Bierkens and Wanders will use the latest techniques, models, and satellite data to expand current datasets and collect new data - providing views into the current state and potential fate of the world’s freshwater supply. For example, they will collect data on different factors affecting freshwater supply, including temperature, quality, and its use in households and in sectors such as agriculture and energy production. The results of the World Water Map project will be made available to policymakers to help inform future freshwater conservation decisions. 
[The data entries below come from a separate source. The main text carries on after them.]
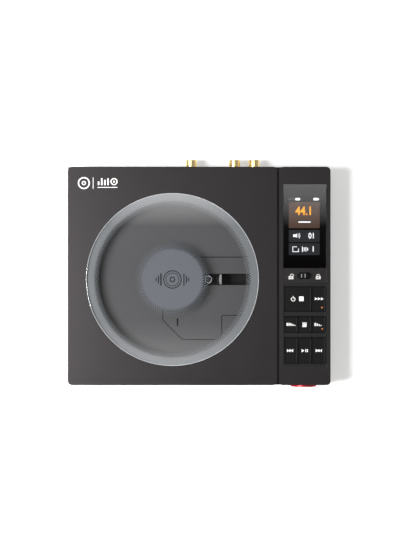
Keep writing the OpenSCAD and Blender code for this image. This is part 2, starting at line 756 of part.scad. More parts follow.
// Straight rack on the pickup's front side; a tooth gap is centred on the small wheel at home.
module pickup_rack() color("#e4e2da") translate([sx + lens_home, sy, 0]) {
    pitch = PI * rack_module;
    gap_x = gear_x - lens_home;
    tip = rack_root_y - 2.25 * rack_module;
    slope = tan(pressure_angle) * rack_module;
    tooth_half = pitch / 4 - tooth_play / 2;
    count = floor((gap_x - rack_x0) / pitch);
    last = floor((rack_x1 - gap_x) / pitch);
    translate([0, 0, frame_top + 1.2]) linear_extrude(2.6) {
        translate([rack_x0, rack_root_y]) square([rack_x1 - rack_x0, -pickup_w / 2 - rack_root_y]);
        for (i = [-count:last - 1]) translate([gap_x + (i + 0.5) * pitch, 0])
            polygon([[-tooth_half - 1.25 * slope, rack_root_y + eps], [-tooth_half + slope, tip],
                [tooth_half - slope, tip], [tooth_half + 1.25 * slope, rack_root_y + eps]]);
    }
}

module lens_holder() color("#1c1c1e") translate([sx + lens_home, sy, 0]) difference() {
    union() {
        block([-4.9, -4.9, frame_top + 1.6], [4.9, 4.9, pickup_z1]);
        post([0, 0], pickup_z1 - eps, lens_barrel_r, well_floor_z + 0.5 - pickup_z1);
    }
    post([0, 0], frame_top, 2.1, 10);
    post(focus_post, frame_top, focus_post_r + 0.03, 10);
}

module objective_lens() color("#7f8fb4") translate([sx + lens_home, sy, well_floor_z - 0.6]) {
    cylinder(r = 2.08, h = 0.6);
    translate([0, 0, 0.6 - eps]) intersection() {
        cylinder(r = 1.8, h = 1);
        translate([0, 0, -2.7]) sphere(r = 3.3);
    }
}

module drive_gear() color("#e4e2da") translate([sx + gear_x, sy + gear_y, 0]) {
    translate([0, 0, wheel_z]) rotate(wheel_angle) linear_extrude(wheel_t)
        wheel_outline(large_wheel_teeth, wheel_module);
    post([0, 0], wheel_z + wheel_t - eps, gear_core_r, frame_top + running_gap - wheel_z - wheel_t + 2 * eps);
    translate([0, 0, frame_top + running_gap]) rotate(90) linear_extrude(3.8)
        wheel_outline(rack_pinion_teeth, rack_module);
}

module motor_pinion() color("#c9a94e") translate([sx + sled_motor_x, sy + sled_motor_y, 0]) {
    translate([0, 0, wheel_z]) rotate(wheel_angle - 180 + 180 / motor_pinion_teeth) linear_extrude(wheel_t)
        wheel_outline(motor_pinion_teeth, wheel_module);
    post([0, 0], wheel_z + wheel_t - eps, 0.75, frame_top + 1.5 - wheel_z - wheel_t);
}

module sled_motor() color("#8d9092") translate([sx + sled_motor_x, sy + sled_motor_y, 0]) difference() {
    post([0, 0], frame_top, 5.5, 4.2);
    post([0, 0], frame_top - 1, 0.85, 3);
}

// ---------- lid ----------

module lid_frame() color("#2e2d2f") difference() {
    skirt_z = rim_z + lid_seat_gap;
    union() {
        plate(x0, y0, lid_under_z, lid_w, case_d, lid_plate_t, corner_r);
        difference() {
            plate(x0, y0, skirt_z, lid_w, case_d, cover_h - lid_seat_gap - 1, corner_r);
            block([x0 + lid_skirt_t, y0 + lid_skirt_t, skirt_z - 1],
                [lid_x1 - lid_skirt_t, y1 + 1, lid_under_z]);
            block([x0 - 1, skirt_y1, skirt_z - 1], [lid_x1 + 1, y1 + 1, lid_under_z]);
        }
    }
    post([sx, sy], lid_under_z - 1, window_d / 2 - window_ledge, lid_plate_t + 2);
    post([sx, sy], top_z - glass_t - gasket_t, window_d / 2, lid_plate_t);
    for (x = arm_xs, y = arm_screw_ys) post([x, y], lid_under_z - eps, screw_r + screw_clear, 1.4);
}

module glass_gasket() color("#111112") translate([sx, sy, top_z - glass_t - gasket_t]) difference() {
    cylinder(r = window_d / 2 - glass_clear, h = gasket_t);
    translate([0, 0, -1]) cylinder(r = window_d / 2 - window_ledge + 0.2, h = gasket_t + 2);
}

module lid_glass() color("#9aa4a8", 0.4) post([sx, sy], top_z - glass_t, window_d / 2 - glass_clear, glass_t);

// Arm of the hinge: an eye on the pin, a web up to the lid and a flange under its plate.
module hinge_arms() color("silver") for (x = arm_xs) difference() {
    union() {
        translate([x - hinge_arm_w / 2, 0, 0]) rotate([90, 0, 90]) linear_extrude(hinge_arm_w) {
            translate([hinge_y, hinge_z]) circle(arm_eye_r);
            translate([hinge_y - arm_eye_r, hinge_z]) square([1.6 * arm_eye_r, lid_under_z - hinge_z]);
        }
        block([x - 6, hinge_y - flange_l, lid_under_z - flange_t],
            [x + 6, hinge_y - fairing_r - 0.5, lid_under_z]);
        block([x - hinge_arm_w / 2, hinge_y - fairing_r - 1, lid_under_z - flange_t],
            [x + hinge_arm_w / 2, hinge_y, lid_under_z]);
    }
    along_x([x - hinge_arm_w, hinge_y, hinge_z], pin_r + pin_clear, 2 * hinge_arm_w);
    for (y = arm_screw_ys) post([x, y], lid_under_z - flange_t - 1, screw_r + 0.1, flange_t + 2);
}

module hinge_arm_screws() for (x = arm_xs, y = arm_screw_ys)
    screw_up([x, y], lid_under_z - flange_t - head_h, head_h + flange_t + 1.2);

module lid_magnets() color("silver") for (p = magnets) post(p, lid_under_z - 2, magnet_r, 2);

module latch_magnets() color("silver") for (p = magnets) post(p, rim_z - magnet_h, magnet_r, magnet_h);

module lid_bumpers() color("#19191a") for (p = bumpers) post(p, rim_z, 1.8, lid_under_z - rim_z - 0.2);

module lid_switch_body() color("#202022") difference() {
    block([lid_switch.x - 3.5, lid_switch.y - 3.5, rim_z - deck_t - 4],
        [lid_switch.x + 3.5, lid_switch.y + 3.5, rim_z - deck_t]);
    post(lid_switch, rim_z - deck_t - 3.4, plunger_r + 0.1, 5);
}

// Held down by the closed lid; it rises by its travel when the lid opens.
module lid_switch_plunger() color("#c4c2bc")
    post(lid_switch, rim_z - deck_t - 3.2, plunger_r, lid_under_z - 0.15 - rim_z + deck_t + 3.2);

chassis();
bottom_cover();
case_screws();
rubber_feet();
disc_deck();
mechanism_cover();
hinge_fairing();
hinge_pins();
main_board();
battery_pack();
headphone_board();
coaxial_socket();
line_out_sockets();
socket_insulators();
usb_socket();
small_headphone_socket();
large_headphone_socket();
control_cover();
button_bezel();
display_glass();
display_module();
control_board();
tact_switches();
hold_switch_body();
volume_encoder();
traverse_frame();
traverse_dampers();
traverse_screws();
spindle_motor();
guide_rods();
sled_motor();
latch_magnets();
lid_bumpers();
lid_switch_body();
lid_frame();
lid_glass();
glass_gasket();
hinge_arms();
hinge_arm_screws();
lid_magnets();
turntable();
turntable_mat();
spindle_shaft();
pickup_body();
pickup_rack();
lens_holder();
objective_lens();
drive_gear();
motor_pinion();
power_button();
boost_button();
filter_button();
menu_button();
bass_button();
previous_button();
play_button();
next_button();
hold_slider();
volume_knob();
lid_switch_plunger();
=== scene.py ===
import math

import bpy
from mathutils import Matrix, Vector


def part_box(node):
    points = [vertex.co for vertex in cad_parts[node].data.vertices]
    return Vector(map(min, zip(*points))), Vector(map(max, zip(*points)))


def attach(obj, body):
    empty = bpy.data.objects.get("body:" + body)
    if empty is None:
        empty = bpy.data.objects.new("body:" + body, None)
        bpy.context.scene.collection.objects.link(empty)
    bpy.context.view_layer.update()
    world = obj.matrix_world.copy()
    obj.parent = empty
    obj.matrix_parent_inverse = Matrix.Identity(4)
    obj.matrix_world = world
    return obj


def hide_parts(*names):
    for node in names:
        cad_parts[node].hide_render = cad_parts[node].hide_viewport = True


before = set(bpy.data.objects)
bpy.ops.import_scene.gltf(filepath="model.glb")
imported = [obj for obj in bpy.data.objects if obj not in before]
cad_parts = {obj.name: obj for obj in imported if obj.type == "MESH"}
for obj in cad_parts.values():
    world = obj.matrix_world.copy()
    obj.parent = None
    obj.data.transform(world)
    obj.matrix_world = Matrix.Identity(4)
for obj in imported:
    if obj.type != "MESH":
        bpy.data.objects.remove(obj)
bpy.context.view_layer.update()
scene = bpy.context.scene
mm = 0.001  # everything below is written in millimetres and turned to metres with this

# Places that every piece is worked out from.
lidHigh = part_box("lid_frame")[1]
stripLow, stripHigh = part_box("control_cover")
glassLow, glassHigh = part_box("lid_glass")
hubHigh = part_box("turntable")[1]
topZ = lidHigh.z
discX = (glassLow.x + glassHigh.x) / 2
discY = (glassLow.y + glassHigh.y) / 2

# How edges are welded, rounded and shaded, in millimetres and degrees.
edgeFinish = {
    "weld": 0.002,
    "sliverAngle": 0.5,  # faces that differ by less are made one
    "bevelAngle": 40,
    "smoothAngle": 40,
    "flatWeight": 100,  # how strongly a large flat keeps its own direction
}


def linear(hexColour):
    channels = [int(hexColour[i:i + 2], 16) / 255 for i in (1, 3, 5)]
    return [c / 12.92 if c <= 0.04045 else ((c + 0.055) / 1.055) ** 2.4 for c in channels] + [1]


def addNode(tree, kind, settings=None, links=None):
    made = tree.nodes.new(kind)
    for name, value in (settings or {}).items():
        if name in made.inputs:
            made.inputs[name].default_value = value
        else:
            setattr(made, name, value)
    for name, source in (links or {}).items():
        tree.links.new(source, made.inputs[name])
    return made


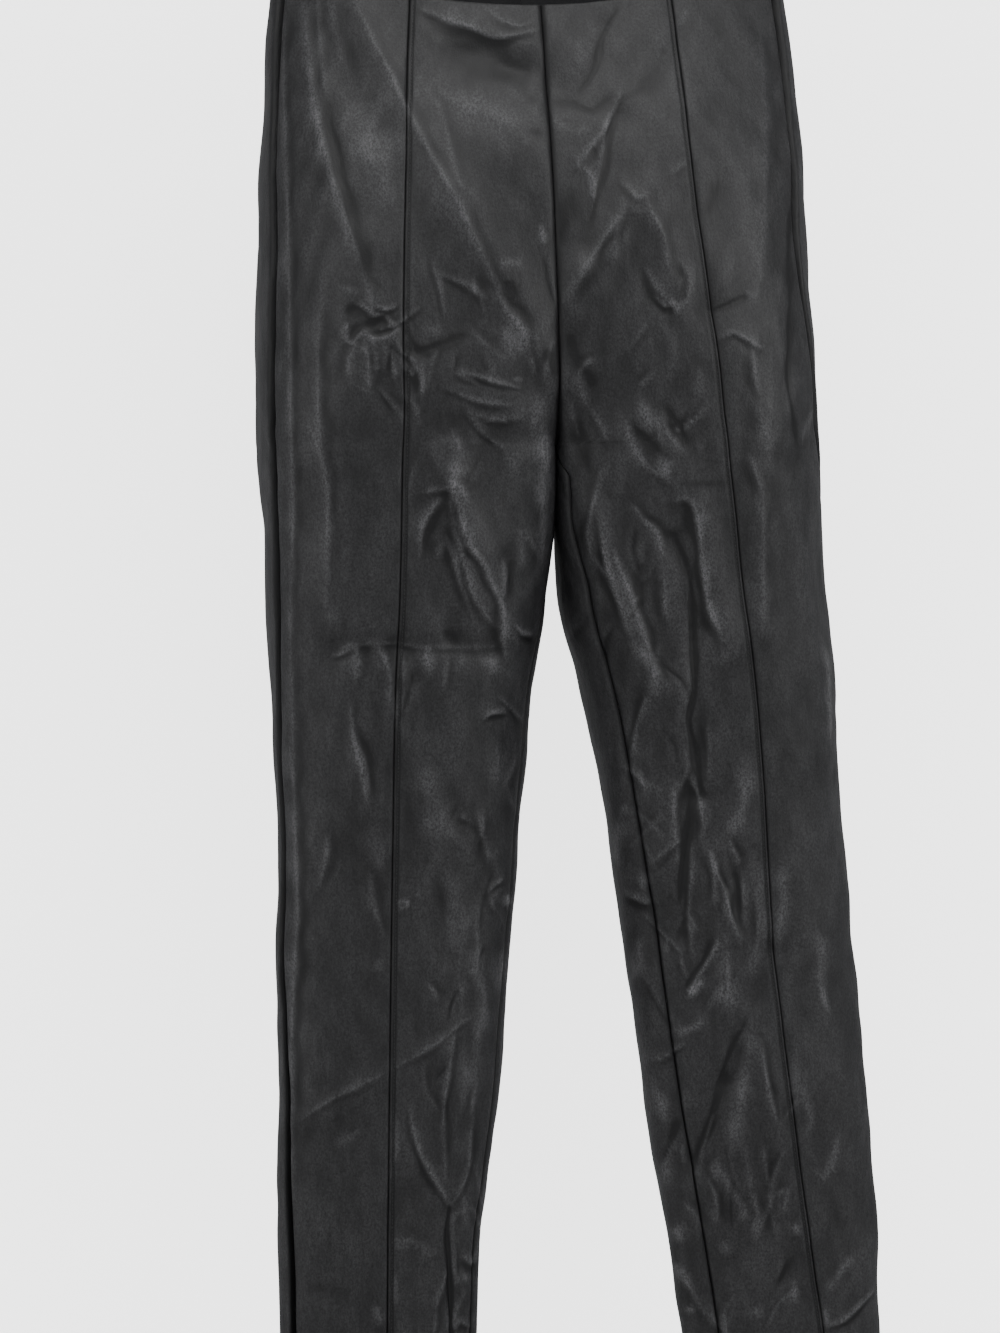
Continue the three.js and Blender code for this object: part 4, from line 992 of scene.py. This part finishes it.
def knitted_backing():
    """The dark knit that the coating is laid on, seen inside the waist and hems."""
    material, tree, shader = plain_material("knitted_backing")
    coordinates = node(tree, "ShaderNodeTexCoord")
    wales = node(tree, "ShaderNodeTexWave", {"Scale": 420.0, "Distortion": 2.0, "Detail": 2.0},
                 wave_type="BANDS", bands_direction="X")
    fluff = node(tree, "ShaderNodeTexNoise", {"Scale": 600.0})
    tone = node(tree, "ShaderNodeMix", {"A": grey(0.008, 0.009), "B": grey(0.022, 0.024)}, data_type="RGBA")
    bump = node(tree, "ShaderNodeBump", {"Strength": 0.6, "Distance": 0.0003})
    shader.inputs["Roughness"].default_value = 0.9
    wire(tree, (coordinates, "Object", wales, "Vector"), (coordinates, "Object", fluff, "Vector"),
         (fluff, "Fac", tone, "Factor"), (tone, "Result", shader, "Base Color"),
         (wales, "Fac", bump, "Height"), (bump, "Normal", shader, "Normal"))
    return material


leather = faux_leather()
backing = knitted_backing()
side_words = {RIGHT: "right", LEFT: "left"}
stitch_lines = {}
for side, word in side_words.items():
    front_centre, face = panel_object(f"front_centre_panel_{word}", side, "centre", 1.4, 62)
    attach(front_centre, "root")
    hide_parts(f"front_centre_{word}")
    stitch_lines[word] = face[:, -1 - stitch_column]

# ---------------------------------------------------------------- front side panels
# The narrow panel outside each front seam, from waist to hem, of the same coated knit.
# Its outer edge rolls into the deep valley of the side seam.
for side, word in side_words.items():
    front_side, _ = panel_object(f"front_side_panel_{word}", side, "side", 1.4, 58)
    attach(front_side, "root")
    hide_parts(f"front_side_{word}")

# ---------------------------------------------------------------- back panels
# One panel covers the back of each leg, from the side seam round to the centre back seam
# and the inseam. The same coated knit, creased under the seat and behind the knee.
for side, word in side_words.items():
    back, _ = panel_object(f"back_panel_{word}", side, "back", 2.6, 90)
    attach(back, "root")
    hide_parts(f"back_{word}")

# ---------------------------------------------------------------- front seam stitching
# One row of black thread beside each front seam, on the centre panel's side. Each stitch
# is a short soft bar that the thread pulls half into the cloth.
thread, thread_tree, thread_shader = plain_material("black_thread")
thread_shader.inputs["Roughness"].default_value = 0.6
thread_place = node(thread_tree, "ShaderNodeTexCoord")
twist = node(thread_tree, "ShaderNodeTexWave", {"Scale": 1600.0}, wave_type="BANDS",
             bands_direction="DIAGONAL")
twist_colour = node(thread_tree, "ShaderNodeMix", {"A": grey(0.006, 0.007), "B": grey(0.02, 0.021)},
                    data_type="RGBA")
wire(thread_tree, (thread_place, "Object", twist, "Vector"), (twist, "Fac", twist_colour, "Factor"),
     (twist_colour, "Result", thread_shader, "Base Color"))


def stitch_tree():
    """Turns a line of points into a row of separate stitches laid along it."""
    tree = bpy.data.node_groups.new("stitch_row", "GeometryNodeTree")
    sockets = tree.interface
    sockets.new_socket("Geometry", in_out="INPUT", socket_type="NodeSocketGeometry")
    sockets.new_socket("Geometry", in_out="OUTPUT", socket_type="NodeSocketGeometry")
    for name in ("Pitch", "Stitch length", "Thread thickness", "Wander"):
        sockets.new_socket(name, in_out="INPUT", socket_type="NodeSocketFloat")
    sockets.new_socket("Seed", in_out="INPUT", socket_type="NodeSocketInt")
    sockets.new_socket("Thread", in_out="INPUT", socket_type="NodeSocketMaterial")
    source = node(tree, "NodeGroupInput")
    result = node(tree, "NodeGroupOutput")
    to_curve = node(tree, "GeometryNodeMeshToCurve")
    resample = node(tree, "GeometryNodeResampleCurve", mode="LENGTH")
    tangent = node(tree, "GeometryNodeInputTangent")
    align = node(tree, "FunctionNodeAlignRotationToVector", axis="Z")
    jitter = node(tree, "FunctionNodeRandomValue", data_type="FLOAT_VECTOR")
    low = node(tree, "ShaderNodeVectorMath", operation="SCALE")
    low.inputs["Scale"].default_value = -1.0
    spread = node(tree, "ShaderNodeCombineXYZ")
    ball = node(tree, "GeometryNodeMeshUVSphere", {"Segments": 8, "Rings": 5, "Radius": 0.5})
    size = node(tree, "ShaderNodeCombineXYZ")
    place = node(tree, "GeometryNodeInstanceOnPoints")
    rotate = node(tree, "GeometryNodeRotateInstances")
    realize = node(tree, "GeometryNodeRealizeInstances")
    paint = node(tree, "GeometryNodeSetMaterial")
    wire(tree, (source, "Geometry", to_curve, "Mesh"), (to_curve, "Curve", resample, "Curve"),
         (source, "Pitch", resample, "Length"), (tangent, "Tangent", align, "Vector"),
         (source, "Thread thickness", size, "X"), (source, "Thread thickness", size, "Y"),
         (source, "Stitch length", size, "Z"), (resample, "Curve", place, "Points"),
         (ball, "Mesh", place, "Instance"), (align, "Rotation", place, "Rotation"),
         (size, "Vector", place, "Scale"), (source, "Wander", spread, "X"),
         (source, "Wander", spread, "Y"), (source, "Wander", spread, "Z"),
         (spread, "Vector", jitter, "Max"), (spread, "Vector", low, "Vector"),
         (low, "Vector", jitter, "Min"), (source, "Seed", jitter, "Seed"),
         (place, "Instances", rotate, "Instances"), (jitter, "Value", rotate, "Rotation"),
         (rotate, "Instances", realize, "Geometry"), (realize, "Geometry", paint, "Geometry"),
         (source, "Thread", paint, "Material"), (paint, "Geometry", result, "Geometry"))
    return tree


stitches = stitch_tree()
stitch_values = {"Pitch": 0.0024, "Stitch length": 0.0019, "Thread thickness": 0.0007, "Wander": 0.06,
                 "Thread": thread}
for seed, (word, line) in enumerate(stitch_lines.items(), 3):
    path = bpy.data.meshes.new(f"stitch_path_{word}")
    path.from_pydata(line[3:-3].tolist(), [(i, i + 1) for i in range(len(line) - 7)], [])
    row = bpy.data.objects.new(f"stitch_path_{word}", path)
    bpy.context.scene.collection.objects.link(row)
    sewing = row.modifiers.new("stitches", "NODES")
    sewing.node_group = stitches
    stitch_values["Seed"] = seed
    for socket in stitches.interface.items_tree:
        if socket.in_out == "INPUT" and socket.name in stitch_values:
            sewing[socket.identifier] = stitch_values[socket.name]
    bpy.context.view_layer.update()
    evaluated = row.evaluated_get(bpy.context.evaluated_depsgraph_get())
    mesh = bpy.data.meshes.new_from_object(evaluated)
    bpy.data.objects.remove(row)
    mesh.name = f"front_seam_stitches_{word}"
    mesh.polygons.foreach_set("use_smooth", [True] * len(mesh.polygons))
    stitching = bpy.data.objects.new(f"front_seam_stitches_{word}", mesh)
    bpy.context.scene.collection.objects.link(stitching)
    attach(stitching, "root")

# ---------------------------------------------------------------- studio
# A pale matt floor and wall, each clear from behind and left out of every reflection, lit
# by four large soft lights that stand in front of the trousers.


def pale(name, colour, glow):
    """A matt material that glows a little and is clear from behind."""
    material, tree, shader = plain_material(name)
    shader.inputs["Base Color"].default_value = (*colour, 1.0)
    shader.inputs["Roughness"].default_value = 0.9
    shader.inputs["Specular IOR Level"].default_value = 0.1
    shader.inputs["Emission Color"].default_value = (1.0, 1.0, 1.0, 1.0)
    shader.inputs["Emission Strength"].default_value = glow
    behind = node(tree, "ShaderNodeNewGeometry")
    clear = node(tree, "ShaderNodeBsdfTransparent")
    mix = node(tree, "ShaderNodeMixShader")
    wire(tree, (behind, "Backfacing", mix, "Fac"), (shader, "BSDF", mix, 1), (clear, "BSDF", mix, 2),
         (mix, "Shader", tree.nodes["Material Output"], "Surface"))
    return material


def stage_plane(name, corners, colour, glow):
    """A flat part of the studio that shows in no reflection."""
    mesh = bpy.data.meshes.new(name)
    mesh.from_pydata(corners, [], [(0, 1, 2, 3)])
    mesh.materials.append(pale(name, colour, glow))
    made = bpy.data.objects.new(name, mesh)
    made.visible_glossy = False
    bpy.context.scene.collection.objects.link(made)


floor_z = cad_low.z - 0.13
wall_y = 0.17
wall_top = 4
reach = 5
off_white = (0.8, 0.8, 0.8)
stage_plane("floor", [(-reach, -reach, floor_z), (reach, -reach, floor_z), (reach, reach, floor_z),
                      (-reach, reach, floor_z)], off_white, 0.2)
stage_plane("wall", [(-reach, wall_y, floor_z), (reach, wall_y, floor_z), (reach, wall_y, wall_top),
                     (-reach, wall_y, wall_top)], off_white, 2.5)

world = bpy.data.worlds.new("studio")
world.use_nodes = True
world.node_tree.nodes["Background"].inputs["Color"].default_value = (0.92, 0.93, 0.95, 1.0)
world.node_tree.nodes["Background"].inputs["Strength"].default_value = 0.3
bpy.context.scene.world = world

# name, place, aims at, width, height, watts
lights = [
    ("top_front_light", (0.2, -2.0, 1.9), (0, 0, -0.2), 2.8, 1.0, 42),
    ("upper_left_light", (-1.7, -2.35, 0.7), (0, 0, -0.5), 0.7, 0.9, 7),
    ("upper_right_light", (2.1, -2.0, 0.3), (0, 0, -0.6), 0.7, 1.2, 22),
    ("left_light", (-2.8, -1.6, -0.1), (0, 0, -0.6), 0.4, 1.8, 10),
]
for name, place, aims_at, width, height, watts in lights:
    data = bpy.data.lights.new(name, "AREA")
    data.shape = "RECTANGLE"
    data.size = width
    data.size_y = height
    data.energy = watts
    lamp = bpy.data.objects.new(name, data)
    lamp.location = place
    lamp.rotation_mode = "QUATERNION"
    lamp.rotation_quaternion = (Vector(aims_at) - Vector(place)).to_track_quat("-Z", "Y")
    lamp.visible_camera = False
    bpy.context.scene.collection.objects.link(lamp)

bpy.context.view_layer.update()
"Access to freshwater will be a defining issue for future generations. Understanding its sources and uses and how they change over time is critical to living sustainably on Earth, and is well-aligned with our mission: to illuminate and protect the wonder of our world, says Alex Tait, Geographer at National Geographic Society. Our work with Utrecht University presents a unique opportunity to merge the power of science, education, and storytelling to inspire people to have a more sustainable relationship with freshwater and our planet.

Informed by data and insights from the World Water Map, National Geographic Society will fund creative and impactful new projects in storytelling, education, and conservation as part of its World Freshwater Initiative. The Initiative will highlight freshwater-related stories from around the world, amplifying diverse stories and storytellers.